Hightouch raises $150M at $2.75B valuation for AI-driven marketing platform
The AMW Read
A growth-stage data infrastructure company raising $150M is a known trajectory (novelty 1), but the valuation doubling and AI agent pivot have segment-level significance for the CDP and AI agent segments (significance 2).
Hightouch raises $150M at $2.75B valuation for AI-driven marketing platform
Hightouch, a San Francisco-based AI marketing platform, announced on April 29 a $150 million Series D round co-led by Growth Equity at Goldman Sachs Alternatives and Bain Capital Ventures, with participation from Iconiq Capital, Sapphire Ventures, Amplify Partners, Y Combinator, and The Trade Desk's investment arm TD7. The round values the company at $2.75 billion, more than double its $1.2 billion valuation at the time of its Series C in 2025. Customers include Domino's, PetSmart, DraftKings, Ramp, WHOOP, Grammarly, and Spotify. Hightouch differentiates by operating directly on customers' existing cloud data warehouses (Snowflake, BigQuery, Databricks) rather than copying data into a separate customer data platform, preserving data governance while enabling real-time marketing segment creation and activation.

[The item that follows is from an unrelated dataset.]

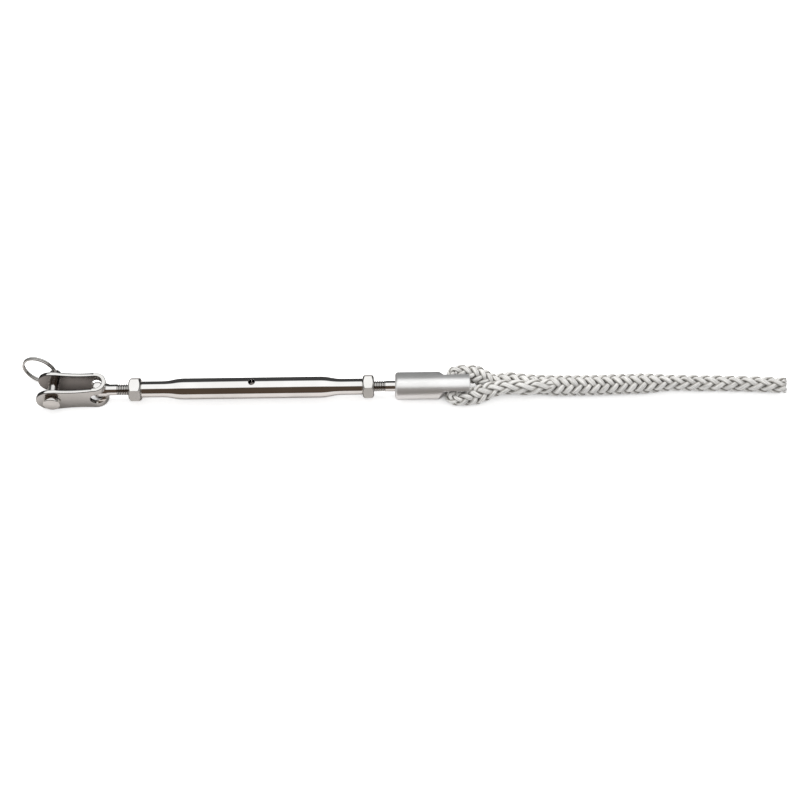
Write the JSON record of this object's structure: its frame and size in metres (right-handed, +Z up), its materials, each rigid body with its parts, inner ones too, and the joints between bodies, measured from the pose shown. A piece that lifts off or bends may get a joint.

Why it matters: This event exemplifies the capital-compression arc playing out in AI-enabled marketing infrastructure, where established data-warehouse-native CDP players are raising growth-stage rounds at accelerating valuations to fund an AI agent pivot. Hightouch's co-CEO explicitly frames the shift from marketing automation to AI agents handling decision-making and autonomous action — a move that directly competes with both traditional CDPs and emerging AI agent platforms. The round fits a recurring pattern of data infrastructure companies accumulating large growth rounds to straddle the CDP and AI agent categories, with hyperscaler-aligned architecture (warehouse-native) as a distribution moat against incumbent CDPs that require data movement.
Grounded take: Two things stand out. First, the valuation doubling from $1.2B to $2.75B in under two years signals that growth-stage investors are placing a premium on companies that can bridge enterprise data infrastructure and AI agent execution — a rare combination of defensible data moat and fast-growing AI product surface. Second, the participation of The Trade Desk's corporate venture arm suggests ad-tech incumbents see warehouse-native AI marketing as a strategic complement to programmatic advertising, opening a channel for Hightouch to integrate with the open internet ad ecosystem. The risk is that Hightouch faces intensifying competition from both Snowflake's native capabilities and competing AI agents that bypass the CDP layer entirely.